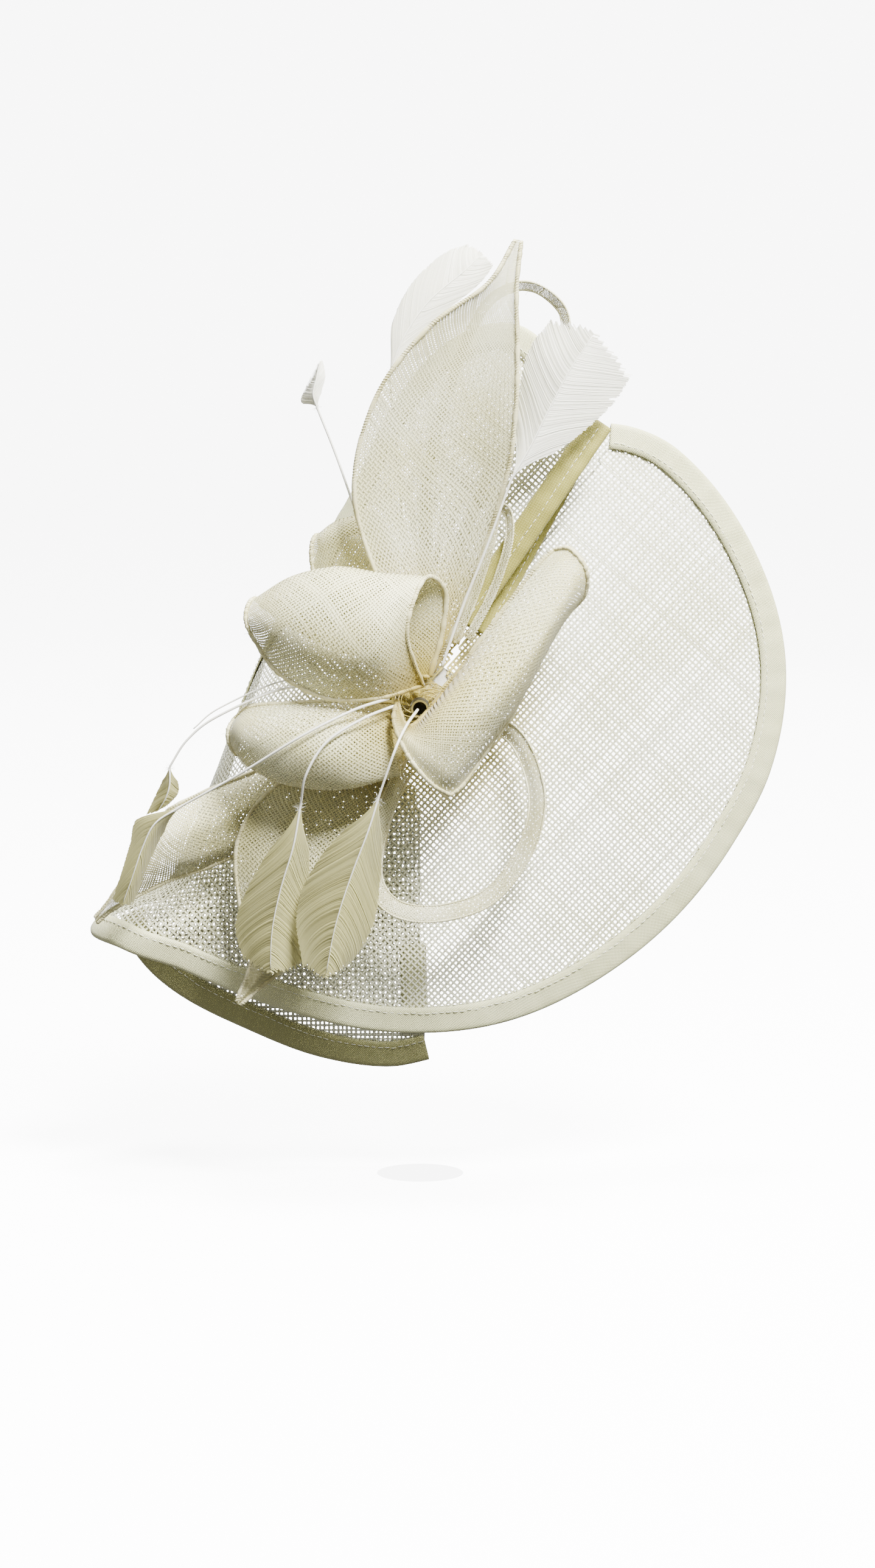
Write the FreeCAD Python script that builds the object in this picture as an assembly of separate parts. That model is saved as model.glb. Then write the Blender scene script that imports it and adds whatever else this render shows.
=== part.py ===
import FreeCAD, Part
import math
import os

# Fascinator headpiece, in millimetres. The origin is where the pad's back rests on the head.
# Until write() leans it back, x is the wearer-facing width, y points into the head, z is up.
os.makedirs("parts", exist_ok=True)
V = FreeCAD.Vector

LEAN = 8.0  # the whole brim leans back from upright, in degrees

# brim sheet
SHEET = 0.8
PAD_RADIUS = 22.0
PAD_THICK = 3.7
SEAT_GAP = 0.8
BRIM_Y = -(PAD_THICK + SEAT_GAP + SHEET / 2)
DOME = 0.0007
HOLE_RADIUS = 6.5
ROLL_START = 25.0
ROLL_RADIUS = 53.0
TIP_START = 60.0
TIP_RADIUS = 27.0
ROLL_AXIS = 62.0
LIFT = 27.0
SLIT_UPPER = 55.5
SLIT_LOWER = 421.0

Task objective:
Write down again the exact lines running from the beginning of the data to the line containing "upright, in degrees", with both ends included.

Completed task:
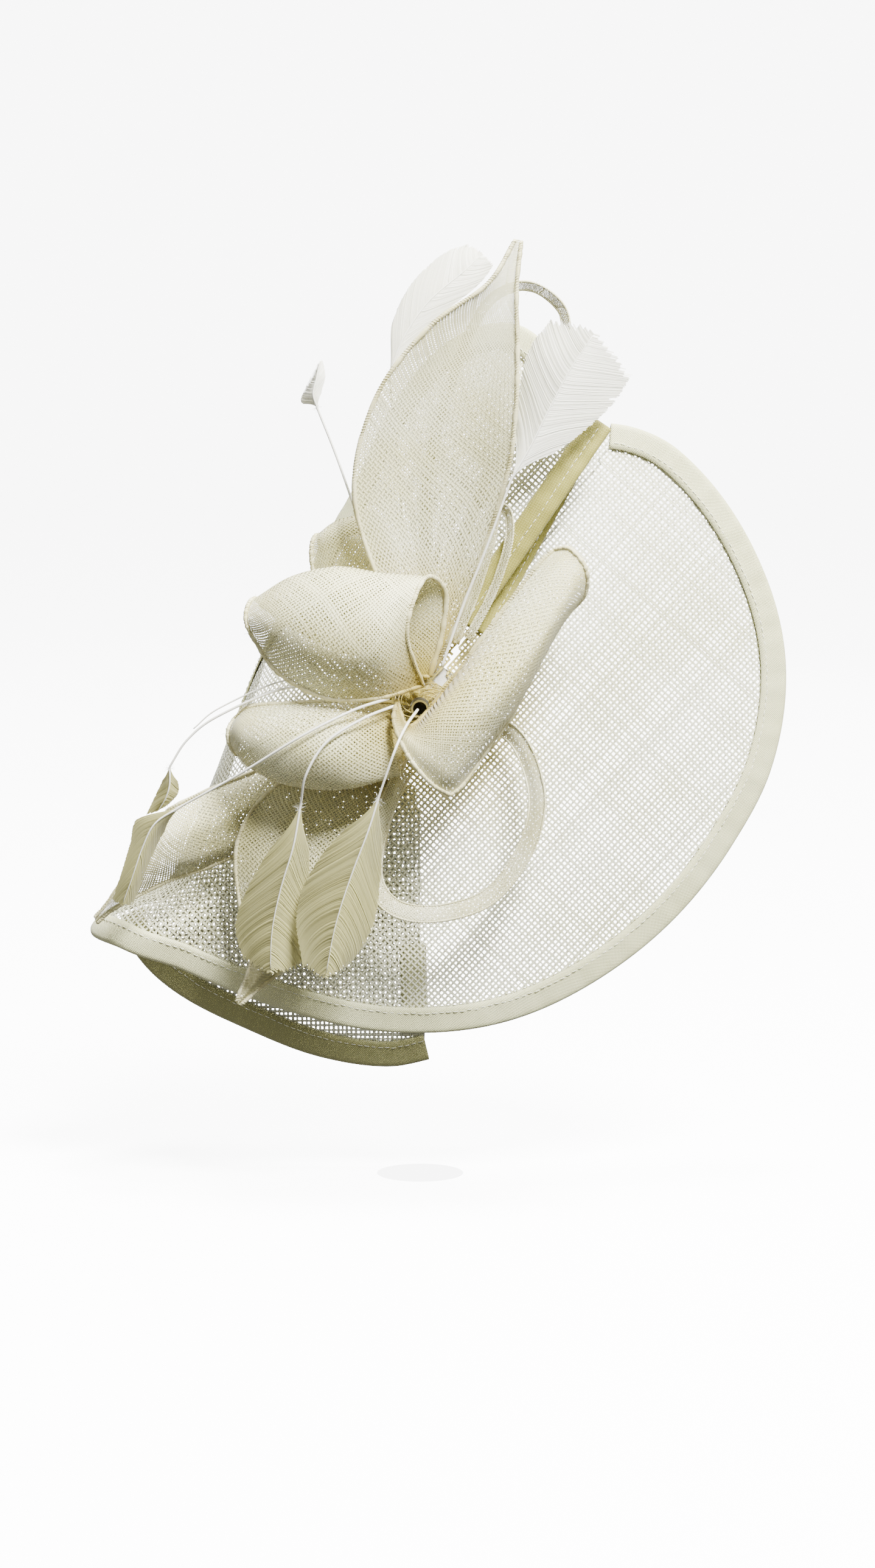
Write the FreeCAD Python script that builds the object in this picture as an assembly of separate parts. That model is saved as model.glb. Then write the Blender scene script that imports it and adds whatever else this render shows.
=== part.py ===
import FreeCAD, Part
import math
import os

# Fascinator headpiece, in millimetres. The origin is where the pad's back rests on the head.
# Until write() leans it back, x is the wearer-facing width, y points into the head, z is up.
os.makedirs("parts", exist_ok=True)
V = FreeCAD.Vector

LEAN = 8.0  # the whole brim leans back from upright, in degrees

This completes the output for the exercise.